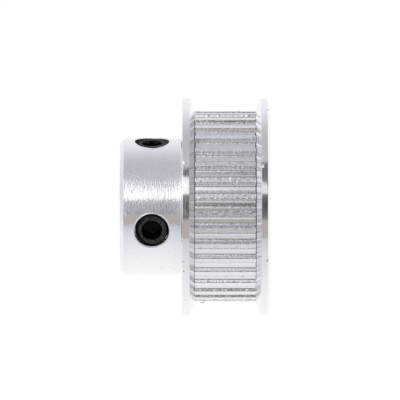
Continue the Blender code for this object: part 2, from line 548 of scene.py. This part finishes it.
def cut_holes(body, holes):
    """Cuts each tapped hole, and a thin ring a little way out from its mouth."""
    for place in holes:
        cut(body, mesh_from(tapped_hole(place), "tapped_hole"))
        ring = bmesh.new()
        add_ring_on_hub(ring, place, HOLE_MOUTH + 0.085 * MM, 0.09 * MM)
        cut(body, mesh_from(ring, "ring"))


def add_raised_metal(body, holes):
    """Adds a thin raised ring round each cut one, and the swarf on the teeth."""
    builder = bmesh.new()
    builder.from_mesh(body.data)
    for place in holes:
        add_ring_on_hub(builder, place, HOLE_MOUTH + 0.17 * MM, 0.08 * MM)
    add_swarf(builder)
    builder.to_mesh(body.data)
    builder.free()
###
» Aim of the task
Extract all of the data shown above without alteration.

» Task output
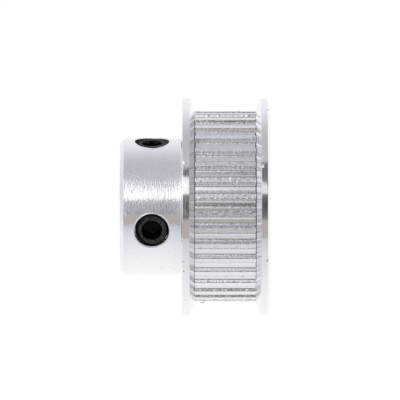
Continue the Blender code for this object: part 2, from line 548 of scene.py. This part finishes it.
def cut_holes(body, holes):
    """Cuts each tapped hole, and a thin ring a little way out from its mouth."""
    for place in holes:
        cut(body, mesh_from(tapped_hole(place), "tapped_hole"))
        ring = bmesh.new()
        add_ring_on_hub(ring, place, HOLE_MOUTH + 0.085 * MM, 0.09 * MM)
        cut(body, mesh_from(ring, "ring"))


def add_raised_metal(body, holes):
    """Adds a thin raised ring round each cut one, and the swarf on the teeth."""
    builder = bmesh.new()
    builder.from_mesh(body.data)
    for place in holes:
        add_ring_on_hub(builder, place, HOLE_MOUTH + 0.17 * MM, 0.08 * MM)
    add_swarf(builder)
    builder.to_mesh(body.data)
    builder.free()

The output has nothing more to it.